Je ne parle pas des visions régionalistes que je réprouve – j'ai condamné l'allusion aux minorités oppressées qui me paraissait totalement déplacée. Lorsque j'écoute M. Straumann avec lequel j'ai pourtant de nombreux points communs, je suis étonné d'entendre vanter, après une décentralisation uniforme, le temps des distinctions. Qu'est-ce que cela signifie ? Avant de nous jeter les mots à la figure dans l'hémicycle, prenons le temps de réfléchir : la décentralisation a-t-elle été uniforme ? Au contraire, elle a donné à chaque territoire des libertés nouvelles pour s'adapter. À cet égard, j'ai déjà cité l'expression : « l'anfractuosité de l'environnement », employée par Gaël Faye, qui lui est un vrai déraciné, originaire du Rwanda.

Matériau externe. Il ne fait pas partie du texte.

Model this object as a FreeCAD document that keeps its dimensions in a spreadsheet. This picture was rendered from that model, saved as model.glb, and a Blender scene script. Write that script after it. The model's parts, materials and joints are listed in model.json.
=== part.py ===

Que serait la distinction pour ces territoires auxquels la décentralisation a octroyé les mêmes pouvoirs pour agir ? Nous devons réfléchir à cette notion de différenciation.
Sur ce débat entre commun et singulier, je vous livre quelques repères. D'abord, Patrick Hetzel a rappelé que le Conseil constitutionnel ne censure pas les distinctions à condition que celles-ci soient fondées sur l'utilité commune ou sur des spécificités. Je ne suis pas sûr que j'aurais interprété de la même manière la Constitution.
Pour l'avenir, nous pourrions nous inspirer de la Déclaration des droits de l'homme et du citoyen de 1789 qui est d'une grande pureté. Nous pourrions étendre aux territoires ce qu'elle dit des individus : « les hommes naissent et demeurent libres et égaux en droits. Les distinctions sociales ne peuvent être fondées que sur l'utilité commune ». Nous devons méditer ces phrases. J'adhère pleinement à la nécessité d'enracinement, de proximité, et de citoyenneté, mais nous avons tout autant besoin d'élaborer des plans pour répondre aux défis de la transition écologique – il est symbolique et pas anecdotique que l'examen d'un projet de loi dont l'enjeu est la permanence même de l'humanité soit retardé d'une journée.
Nous aurons besoin autant d'enracinement et de singulier que d'universel et de planification. Il nous faudra des racines et des ailes. Le groupe Socialistes s'abstiendra sur ce projet de loi qui, loin de la préfiguration annoncée, est un bégaiement.